- Given task -
Return the complete listing that follows, with each line reproduced exactly.
══ Dataset extract
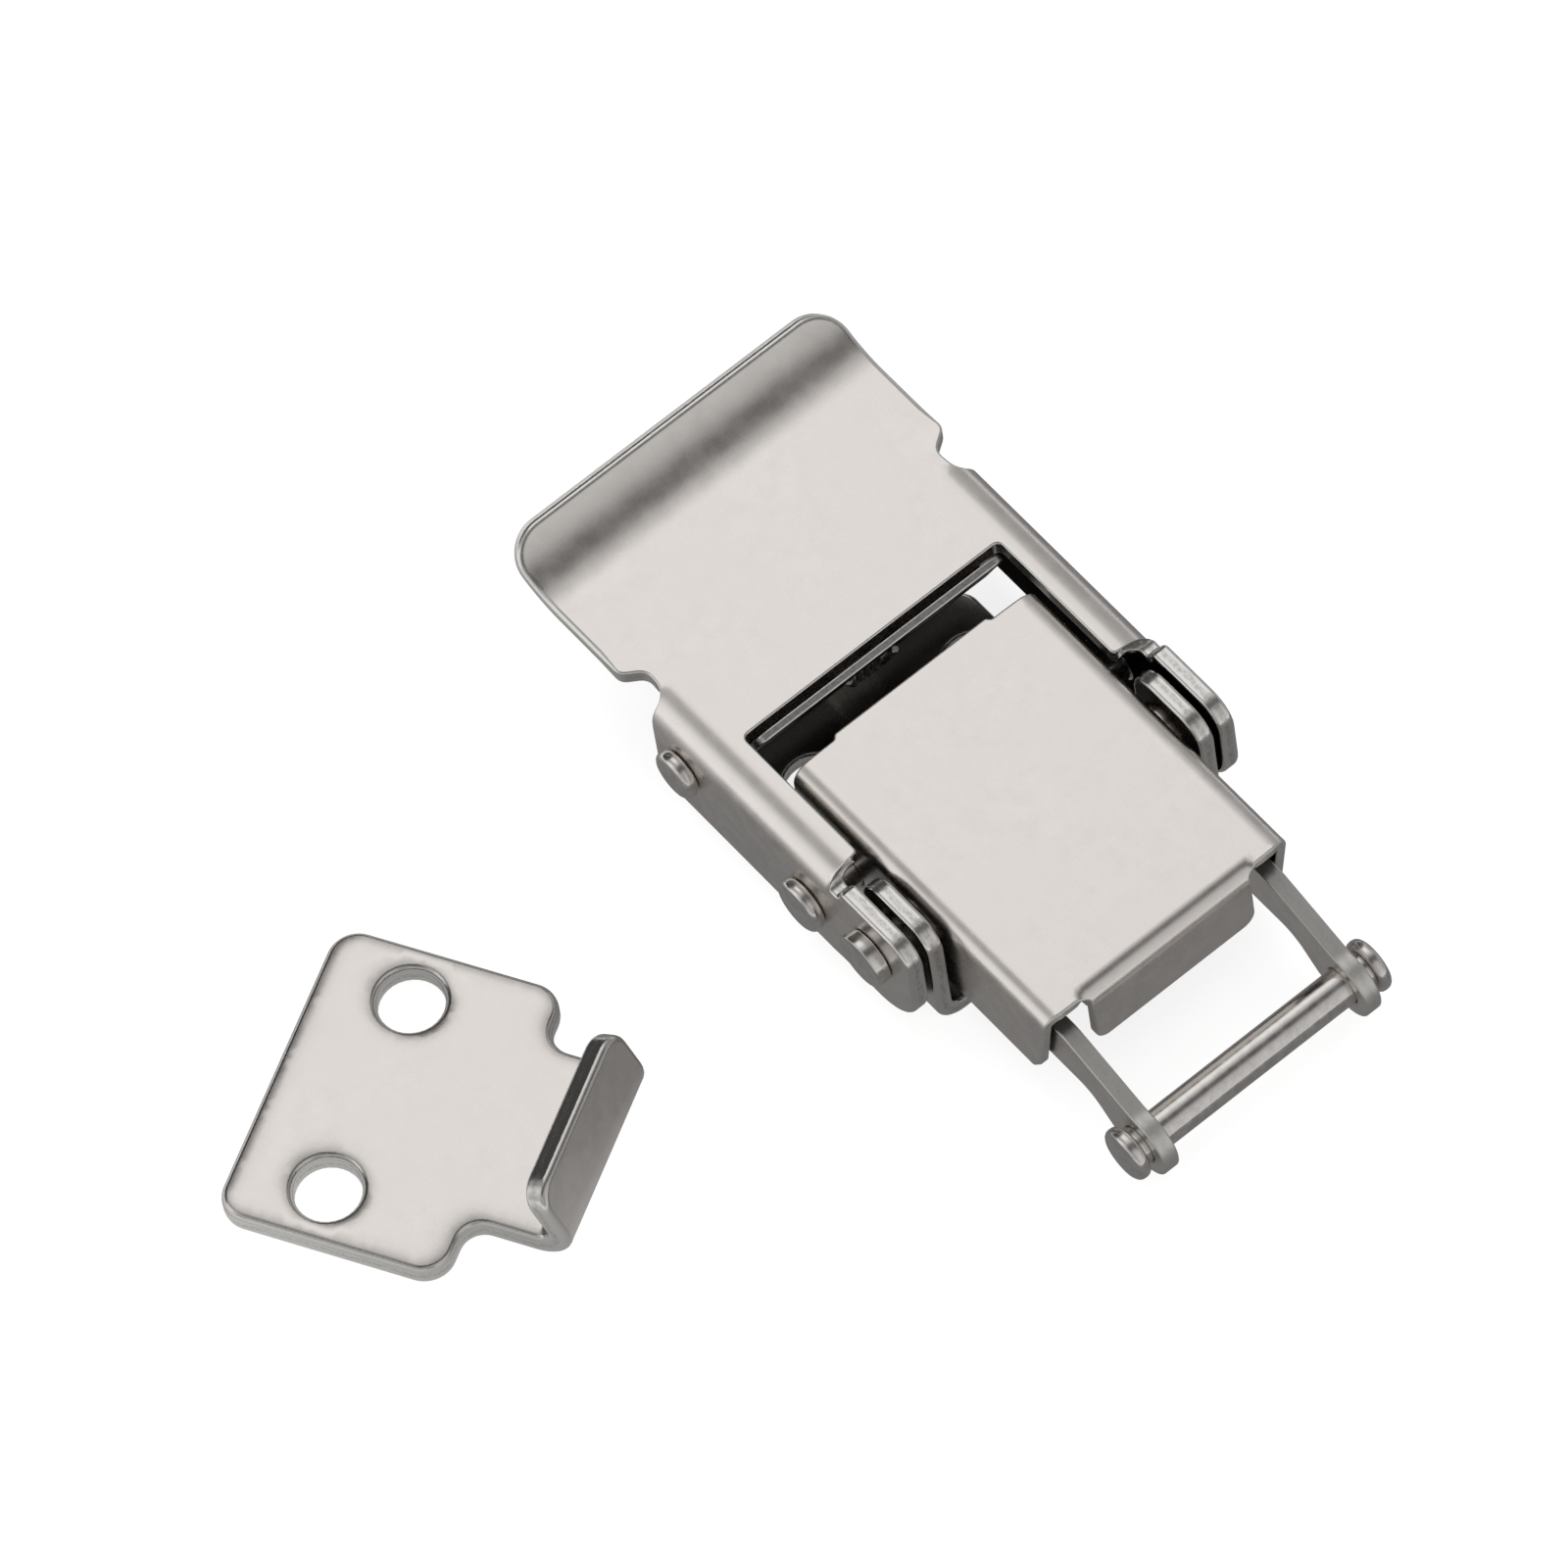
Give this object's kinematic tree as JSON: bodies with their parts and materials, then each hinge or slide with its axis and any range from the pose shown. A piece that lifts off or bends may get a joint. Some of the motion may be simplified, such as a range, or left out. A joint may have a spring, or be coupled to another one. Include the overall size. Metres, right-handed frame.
{
  "type": "toggle latch",
  "caption": "Over-centre toggle latch of folded stainless sheet with a window lever, sprung draw bracket and its hook-plate keeper.",
  "frame": {"origin": "centre of the base's underside, which is also the centre of its four screw holes", "axes": "+Z away from the mounting face, +X along the pull, from the base towards the front pin"},
  "size_m": [0.0583, 0.0672, 0.0123],
  "materials": {
    "sheet": "tumbled",
    "pins": "turned",
    "spring_steel": "drawn wire"
  },
  "bodies": {
    "mounting": {"base": "sheet", "pivot_rivet_near": "pins", "pivot_rivet_far": "pins", "keeper": "sheet"},
    "lever": {"lever": "sheet", "draw_pin": "pins", "rear_pin": "pins", "catch_spring": "spring_steel"},
    "catch": {"catch_plate": "spring_steel"},
    "case": {"case": "sheet", "draw_spring_near": "spring_steel", "draw_spring_far": "spring_steel"},
    "draw": {"draw_bracket": "sheet", "spring_guide_near": "pins", "spring_guide_far": "pins"},
    "front_pin": {"front_pin": "pins"}
  },
  "joints": [
    {"name": "lever_hinge", "type": "hinge", "parent": "mounting", "child": "lever", "pos_m": [0.0076, 0, 0.00625], "axis": [0, 1, 0], "range_deg": [0, 100]},
    {"name": "case_hinge", "type": "hinge", "parent": "lever", "child": "case", "pos_m": [0.00115, 0, 0.00455], "axis": [0, 1, 0], "range_deg": [-100, 0]},
    {"name": "catch_hinge", "type": "hinge", "parent": "lever", "child": "catch", "pos_m": [-0.01085, 0, 0.0054], "axis": [0, 1, 0], "range_deg": [0, 15], "stiffness_Nm_per_rad": 0.01, "springref_deg": -14.9, "deforming": ["catch_spring"]},
    {"name": "draw_slide", "type": "slide", "parent": "case", "child": "draw", "axis": [1, 0, 0], "range_m": [0, 0.003], "stiffness_N_per_m": 2000, "springref_m": -0.002, "deforming": ["draw_spring_near", "draw_spring_far"]},
    {"name": "front_pin_spin", "type": "hinge", "parent": "draw", "child": "front_pin", "pos_m": [0.0276, 0, 0.0032], "axis": [0, 1, 0], "continuous": true}
  ],
  "couplings": [
    {"joint": "case_hinge", "follows": "lever_hinge", "ratio": -1}
  ]
}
════
- The result -
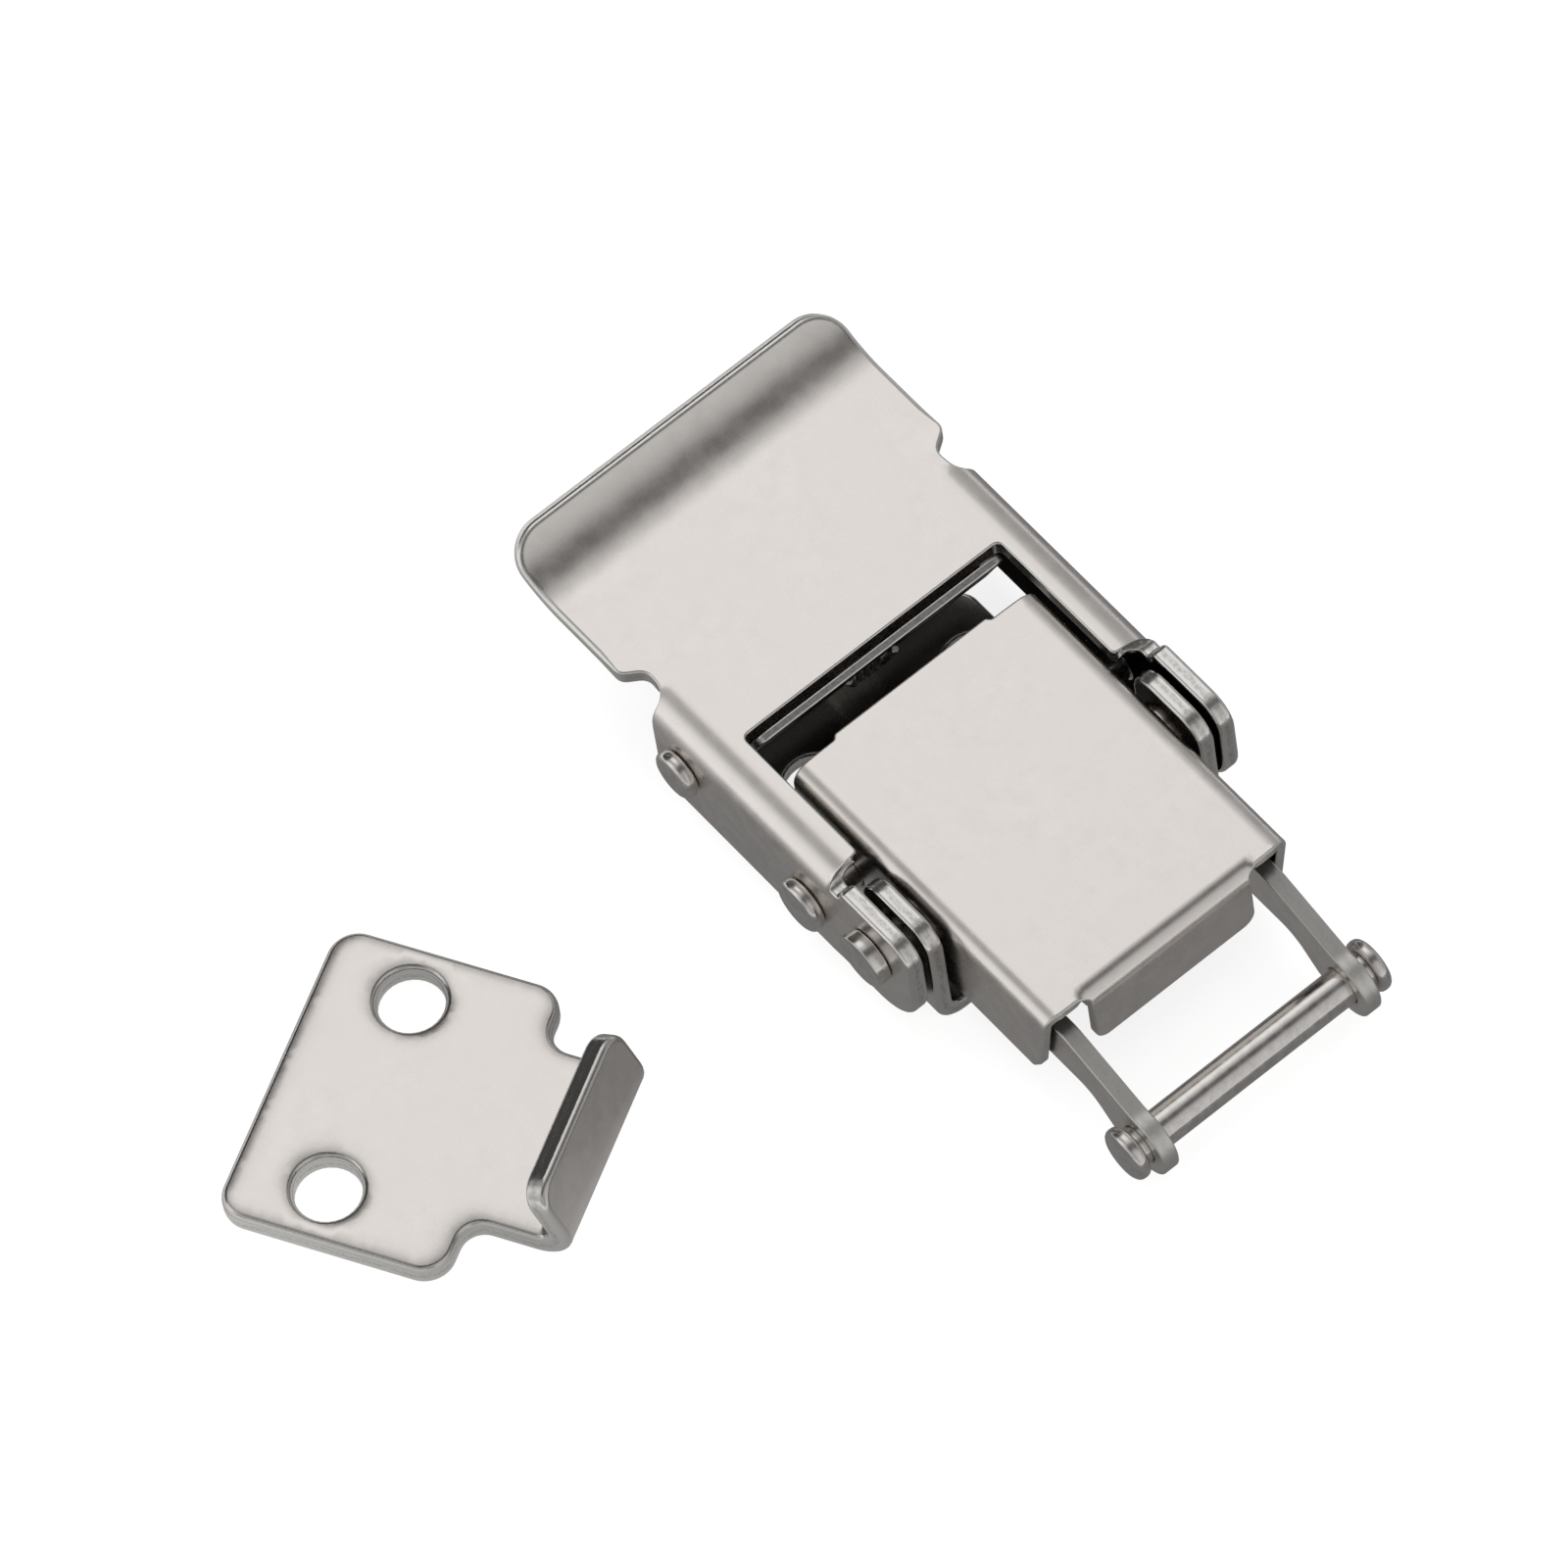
Give this object's kinematic tree as JSON: bodies with their parts and materials, then each hinge or slide with its axis and any range from the pose shown. A piece that lifts off or bends may get a joint. Some of the motion may be simplified, such as a range, or left out. A joint may have a spring, or be coupled to another one. Include the overall size. Metres, right-handed frame.
{
  "type": "toggle latch",
  "caption": "Over-centre toggle latch of folded stainless sheet with a window lever, sprung draw bracket and its hook-plate keeper.",
  "frame": {"origin": "centre of the base's underside, which is also the centre of its four screw holes", "axes": "+Z away from the mounting face, +X along the pull, from the base towards the front pin"},
  "size_m": [0.0583, 0.0672, 0.0123],
  "materials": {
    "sheet": "tumbled",
    "pins": "turned",
    "spring_steel": "drawn wire"
  },
  "bodies": {
    "mounting": {"base": "sheet", "pivot_rivet_near": "pins", "pivot_rivet_far": "pins", "keeper": "sheet"},
    "lever": {"lever": "sheet", "draw_pin": "pins", "rear_pin": "pins", "catch_spring": "spring_steel"},
    "catch": {"catch_plate": "spring_steel"},
    "case": {"case": "sheet", "draw_spring_near": "spring_steel", "draw_spring_far": "spring_steel"},
    "draw": {"draw_bracket": "sheet", "spring_guide_near": "pins", "spring_guide_far": "pins"},
    "front_pin": {"front_pin": "pins"}
  },
  "joints": [
    {"name": "lever_hinge", "type": "hinge", "parent": "mounting", "child": "lever", "pos_m": [0.0076, 0, 0.00625], "axis": [0, 1, 0], "range_deg": [0, 100]},
    {"name": "case_hinge", "type": "hinge", "parent": "lever", "child": "case", "pos_m": [0.00115, 0, 0.00455], "axis": [0, 1, 0], "range_deg": [-100, 0]},
    {"name": "catch_hinge", "type": "hinge", "parent": "lever", "child": "catch", "pos_m": [-0.01085, 0, 0.0054], "axis": [0, 1, 0], "range_deg": [0, 15], "stiffness_Nm_per_rad": 0.01, "springref_deg": -14.9, "deforming": ["catch_spring"]},
    {"name": "draw_slide", "type": "slide", "parent": "case", "child": "draw", "axis": [1, 0, 0], "range_m": [0, 0.003], "stiffness_N_per_m": 2000, "springref_m": -0.002, "deforming": ["draw_spring_near", "draw_spring_far"]},
    {"name": "front_pin_spin", "type": "hinge", "parent": "draw", "child": "front_pin", "pos_m": [0.0276, 0, 0.0032], "axis": [0, 1, 0], "continuous": true}
  ],
  "couplings": [
    {"joint": "case_hinge", "follows": "lever_hinge", "ratio": -1}
  ]
}